Executive Viewpoints | Why Many Transformation Efforts Don't Achieve Breakthrough Performance

29 Nov 2016
by Cecilia Edwards

Today’s intensely competitive business arena and the increasing pace of change in technology place companies in a time of unprecedented transformation, shaping and reshaping the way they do business. KPMG’s 2016 Global Transformation Study estimates that 96 percent of the 1,600 surveyed companies are undergoing or planning some type of transformation, and many participants predicted they are entering a mode of continuous transformation.

But the challenges to this new state are formidable, and most transformation efforts fail:

  • 47 percent of the KPMG surveyed companies stated they will not be able to realize sustainable value from their transformation
  • A McKinsey study in 2013 found that 70 percent of transformation efforts fail
  • Among the 30 percent that succeed, “success” actually meant they either broke even or finished the change program; but they didn’t deliver the anticipated business results

No company should undergo the challenge, effort, and expense of transformation only to break even or remain in the same relative competitive position.

All companies reach a point where their current business approach is fundamentally challenged and at risk of not delivering future success, no matter how successful they have been or for how long.
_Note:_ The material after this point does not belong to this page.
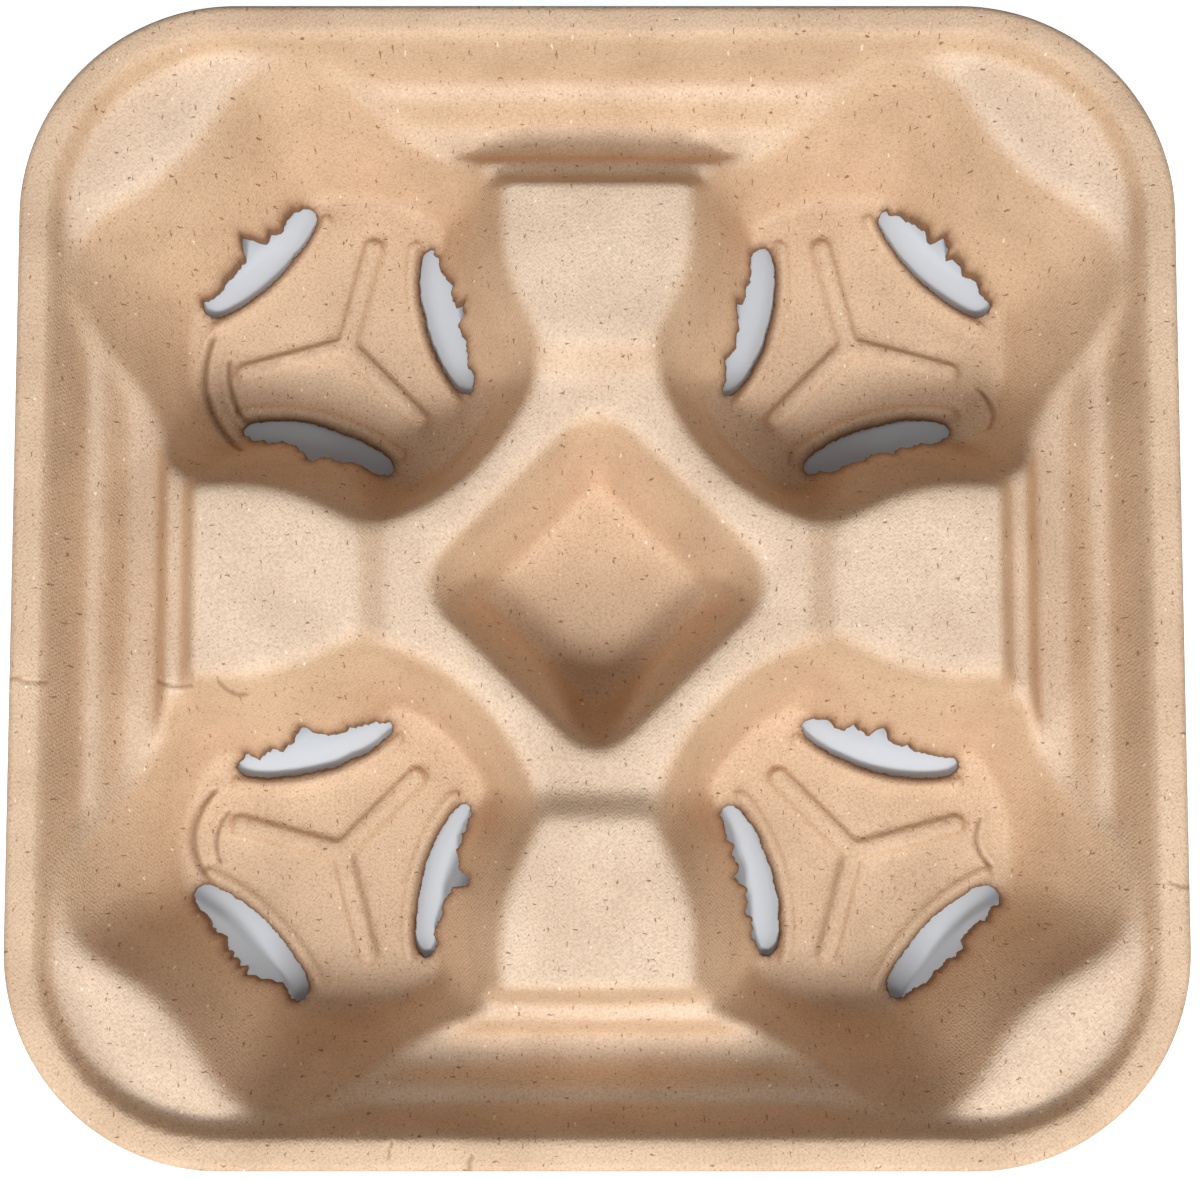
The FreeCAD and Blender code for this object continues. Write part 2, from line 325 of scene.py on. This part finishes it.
def plan_points():
    """The rim, the slots, and filling points at three spacings, with the edges that are fixed."""
    outlines = [rim_outline()] + slots
    points, edges, first = [], [], 0
    for x, y in outlines:
        points.append(np.column_stack([x, y]))
        edges += [(first + place, first + (place + 1) % len(x)) for place in range(len(x))]
        first += len(x)
    fixed = np.concatenate(points)
    reach = np.arange(-216, 217) * slot_step
    grid_x, grid_y = [values.ravel() for values in np.meshgrid(reach, reach)]
    inside = outside_square(grid_x, grid_y, half_side - rim_roll_radius, corner_radius) < -0.6
    grid_x, grid_y = grid_x[inside], grid_y[inside]
    marks, _ = raised_marks(grid_x, grid_y)
    height = skin_height(grid_x, grid_y, marks, 0)
    near = 0.8
    bend = np.zeros(len(grid_x))
    for shift_x, shift_y in ((near, 0), (-near, 0), (0, near), (0, -near)):
        moved, _ = raised_marks(grid_x + shift_x, grid_y + shift_y)
        bend = np.maximum(bend, np.abs(skin_height(grid_x + shift_x, grid_y + shift_y, moved, 0) - height))
    fold_x, fold_y = np.rint(grid_x / slot_step).astype(int), np.rint(grid_y / slot_step).astype(int)
    on_fine = (fold_x % 2 == 0) & (fold_y % 2 == 0)
    on_coarse = (fold_x % 4 == 0) & (fold_y % 4 == 0)
    by_slot = np.full(len(grid_x), 99.0)
    for x, y in slots:
        close = (np.abs(grid_x - x.mean()) < 22) & (np.abs(grid_y - y.mean()) < 22)
        gaps = np.hypot(grid_x[close, None] - x[None, :], grid_y[close, None] - y[None, :]).min(1)
        by_slot[close] = np.minimum(by_slot[close], gaps)
    marked = np.abs(marks - wall - rib_height / 2) < rib_height / 2 - 0.01
    marked &= height < wall + rib_height + 1
    keep = on_coarse | (on_fine & (bend > 0.25)) | (by_slot < 1.2) | marked
    keep |= nearest_crease(grid_x, grid_y)[0] < 3.5
    keep &= by_slot > 0.3
    filling = np.column_stack([grid_x[keep], grid_y[keep]])
    filling += chance.uniform(-0.08, 0.08, filling.shape)
    return np.concatenate([fixed, filling]), edges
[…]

Even iconic companies. IBM went from adding machines to mainframes; then just on the brink of collapse, the business transformed from mainframes to software and services. Kraft Foods, the largest food and beverage company in the US, began underperforming and went through a three-year transformation to become nimble and organize for long-term growth. Microsoft, despite its longstanding triumphs in desktop computing, is still in the midst of transforming to a mobile world. And to compete with nimble startups born in the cloud era, software giant Oracle is transforming its business to a cloud model.

New technologies put companies at risk for being overtaken by competitors. New market entrants can react faster since they do not have constraints such as sunk investments or concerns about cannibalizing existing business to take into account in their decision making. Companies need to move with speed and courage to find ways to respond, expand their capabilities, and deliver new value to customers.